Today’s wars are defined to be different. They are numerous but fragmented. Ukraine burns, but China is not fighting the Yanks there. The Gulf erupts, but Europe’s armies remain mostly spectators. Sudan collapses inward, largely ignored by the powerful capitals of the world.

As the folks at the think tanks will tell you, what we have here is a patchwork of violence rather than a single global front. That’s their story, and they’re sticking to it.

The most acceptable hypocrisy

There’s also a political reason for the silence. To declare a world war is to admit that the international system has already failed. Governments avoid the phrase the way sailors avoid speaking about storms before they arrive. The label itself carries consequences: mass mobilization, emergency powers, alliances hardened into opposing camps.

And perhaps most importantlyfear.

Because when people imagine World War III, they do not picture trenches or drones. They envision the mushroom cloud.

Nuclear weapons hover over the language of war like a ghoulish punctuation mark. Analysts often assume that a true world war among major powers would almost certainly involve these weapons of mass destruction, whose use would dwarf the devastation of previous conflicts.

Thus, the unspoken rule of the Washington think tank remains: until the unthinkable happens, we are living in something less than a world war.

But there is another question, a poetic inquiry more uncomfortable than diplomatic definitions.

How many dead are required to announce World War III?

Is there a number at which politicians will finally stand before the microphones and say the words aloud? Fifty thousand? A million? Ten million? History offers no tidy threshold. World War I killed roughly 20 million people; World War II killed more than 70 million. Those numbers were recognized only after the catastrophe had unfolded, after the smoke cleared, and historians began to count the graves.

Wars rarely announce themselves at the beginning. They reveal their scale only at the end. And lest we forget, only the winners decide what war crimes were.

For now, the world exists in an eccentric twilight. The conflicts are many, their front lines scattered like islands across the map. Ukraine. Gaza. Lebanon. Sudan. Myanmar. The Persian Gulf. Each war has its own logic, its own grievances, its own dead.

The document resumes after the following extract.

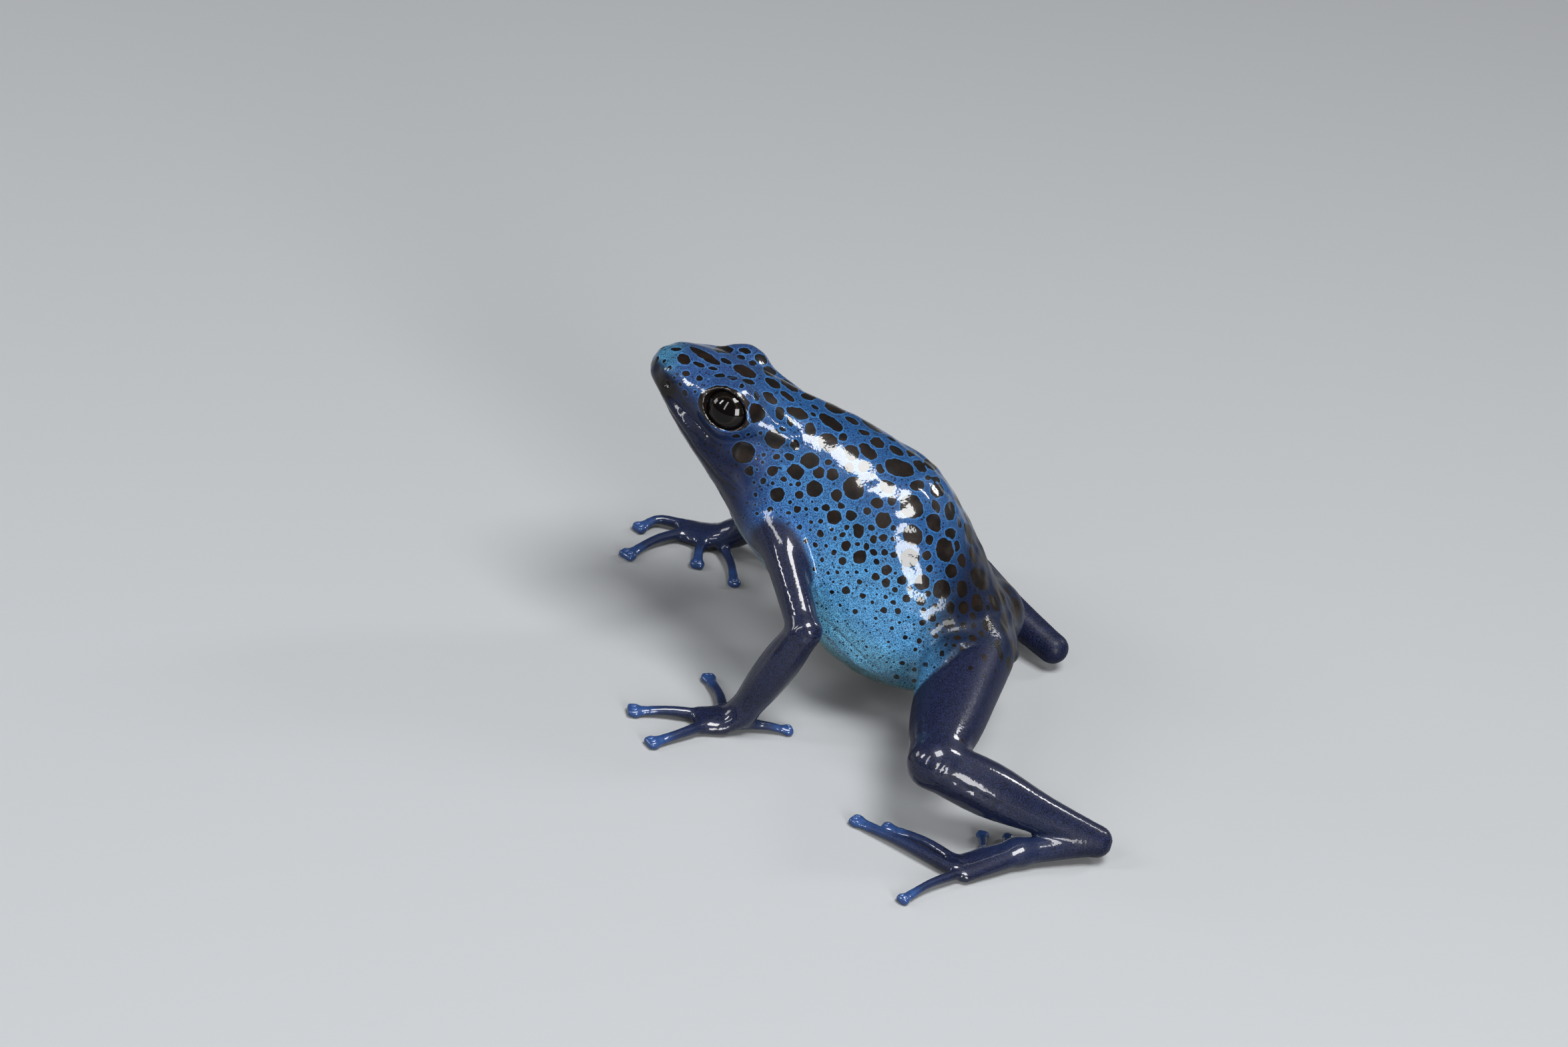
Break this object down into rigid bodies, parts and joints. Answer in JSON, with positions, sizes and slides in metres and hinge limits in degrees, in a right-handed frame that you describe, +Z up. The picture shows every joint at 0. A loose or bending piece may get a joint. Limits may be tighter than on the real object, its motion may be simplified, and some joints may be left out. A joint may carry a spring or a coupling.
{
  "type": "blue poison dart frog",
  "caption": "Life-size still model of a blue poison dart frog, sitting up on its front legs with its head raised, whole from all sides, resting on its hands, feet and discs.",
  "frame": {"origin": "centre of the footprint, on the floor", "axes": "+Z up from the floor, +Y towards the frog's right side, across the spread hands and feet, and -X the way its head points"},
  "size_m": [0.0496, 0.06, 0.0272],
  "materials": {
    "body_skin": "wet gloss",
    "limb_skin": "wet gloss",
    "digit_skin": "wet gloss",
    "eye": "polished gloss"
  },
  "bodies": {
    "root": {"eye_left": "eye", "eye_right": "eye", "finger_1_left": "digit_skin", "finger_1_right": "digit_skin", "finger_2_left": "digit_skin", "finger_2_right": "digit_skin", "finger_3_left": "digit_skin", "finger_3_right": "digit_skin", "finger_4_left": "digit_skin", "finger_4_right": "digit_skin", "foot_left": "limb_skin", "foot_right": "limb_skin", "forearm_left": "limb_skin", "forearm_right": "limb_skin", "hand_left": "limb_skin", "hand_right": "limb_skin", "head": "body_skin", "lower_jaw": "body_skin", "shank_left": "limb_skin", "shank_right": "limb_skin", "tarsus_left": "limb_skin", "tarsus_right": "limb_skin", "thigh_left": "limb_skin", "thigh_right": "limb_skin", "toe_1_left": "digit_skin", "toe_1_right": "digit_skin", "toe_2_left": "digit_skin", "toe_2_right": "digit_skin", "toe_3_left": "digit_skin", "toe_3_right": "digit_skin", "toe_4_left": "digit_skin", "toe_4_right": "digit_skin", "toe_5_left": "digit_skin", "toe_5_right": "digit_skin", "torso": "body_skin", "tympanum_left": "body_skin", "tympanum_right": "body_skin", "upper_arm_left": "limb_skin", "upper_arm_right": "limb_skin"}
  },
  "joints": []
}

Perhaps this is why governments hesitate to pronounce the phrase World War III. Not because the violence is insufficient, but because the name would force a terrible realization; chillingly, the borders between these wars might be thinner than we think.

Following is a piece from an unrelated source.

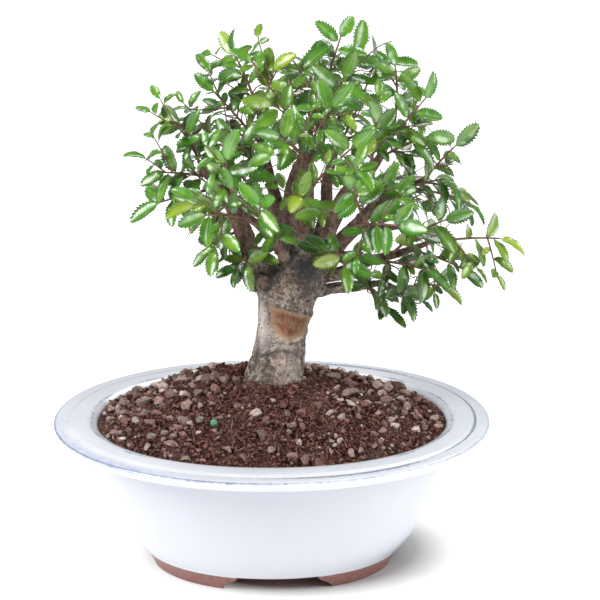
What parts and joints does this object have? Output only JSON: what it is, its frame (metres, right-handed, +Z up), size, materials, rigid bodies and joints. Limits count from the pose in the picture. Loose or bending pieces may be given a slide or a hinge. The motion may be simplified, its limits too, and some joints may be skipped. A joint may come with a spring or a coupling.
{
  "type": "potted chinese elm bonsai",
  "caption": "Miniature elm tree with a leaning trunk, spreading limbs and toothed leaves, rooted in mounded soil in an oval glazed pot on four feet.",
  "frame": {"origin": "middle of the whole plant's bounding box, on the surface that the pot's feet stand on", "axes": "+Z up, +X to the right along the pot's long axis as the picture shows it, +Y to the back"},
  "size_m": [0.2484, 0.18, 0.2917],
  "materials": {
    "glaze": "gloss",
    "drain_mesh": "matte",
    "soil": "matte",
    "pellet": "satin",
    "bark": "matte",
    "leaf": "satin",
    "young_leaf": "satin"
  },
  "bodies": {
    "root": {"pot": "glaze", "drain_mesh_left": "drain_mesh", "drain_mesh_right": "drain_mesh", "soil": "soil", "fertiliser_pellet": "pellet", "trunk": "bark", "spray_left_1": "leaf", "spray_left_2": "leaf", "spray_left_3": "young_leaf", "spray_left_4": "leaf", "spray_left_5": "leaf", "spray_left_6": "leaf", "spray_front_left_1": "leaf", "spray_front_left_2": "leaf", "spray_front_left_3": "leaf", "spray_upright_1": "leaf", "spray_upright_2": "leaf", "spray_upright_3": "leaf", "spray_upright_4": "leaf", "spray_upright_5": "young_leaf", "spray_leader_1": "leaf", "spray_leader_2": "leaf", "spray_leader_3": "leaf", "spray_leader_4": "leaf", "spray_back_leader_1": "leaf", "spray_back_leader_2": "leaf", "spray_back_leader_3": "leaf", "spray_front_up_1": "young_leaf", "spray_front_up_2": "leaf", "spray_front_up_3": "leaf", "spray_front_up_4": "leaf", "spray_right_up_1": "leaf", "spray_right_up_2": "leaf", "spray_right_up_3": "leaf", "spray_right_up_4": "leaf", "spray_right_mid_1": "leaf", "spray_right_mid_2": "leaf", "spray_right_mid_3": "leaf", "spray_right_low_1": "leaf", "spray_right_low_2": "leaf", "spray_right_low_3": "leaf", "spray_right_low_4": "young_leaf", "spray_lowest_1": "leaf", "spray_lowest_2": "leaf", "spray_lowest_3": "leaf", "spray_front_right_1": "leaf", "spray_front_right_2": "leaf", "spray_front_right_3": "leaf", "spray_front_right_4": "leaf", "spray_right_back_1": "leaf", "spray_right_back_2": "leaf", "spray_back_left_1": "leaf", "spray_back_left_2": "leaf", "spray_back_right_1": "leaf", "spray_back_right_2": "leaf", "spray_back_mid_1": "leaf", "spray_back_mid_2": "young_leaf", "spray_back_mid_3": "leaf"}
  },
  "joints": []
}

Turkish President Recep Tayyip Erdogan has never been shy about giving his fellow NATO leaders tutorials on the danger of smoking cigarettes or the realities of walking on thin ice.

“No one can predict where the world will be thrown if this war continues to expand,” Erdogan warned earlier this week, describing the region as being pulled toward disaster by what he described as a “massacre network.”

Then, somewhere between the prayer rug and the political podium, Erdogan reached for the old mystic cadence of Anatolia. Not the quiet, low-lit pop mysticism most Westerners imagine while touring the Blue Mosque in Istanbul, but the raw wandering gospel of Yunus Emre, the 13th-century Sufi vagabond who wrote about love, blood, earth, and the fragile madness of the human soul in language so plain it could slice through quartz.

“We’re striving to extinguish the fire before the flames grow any larger, before the ring of fire expands further, before more lives are lost and more blood is spilled,” Erdogan emphasized, part sermon, part warning, part the street poetry of a traveling dervish.

Plain words, heavy with fate, meant to remind politicians of all religions and customs that once the fire of men’s anger escapes the heart, it scorches villages, burns nations, and blackens souls.

Which is a mighty good reason why the most acceptable hypocrisy right now is for those in charge of conventional wisdom to continue labelling the carnage in the Persian Gulf as an American-Israeli escapade that has absolutely nothing to do with the grammar of World War III.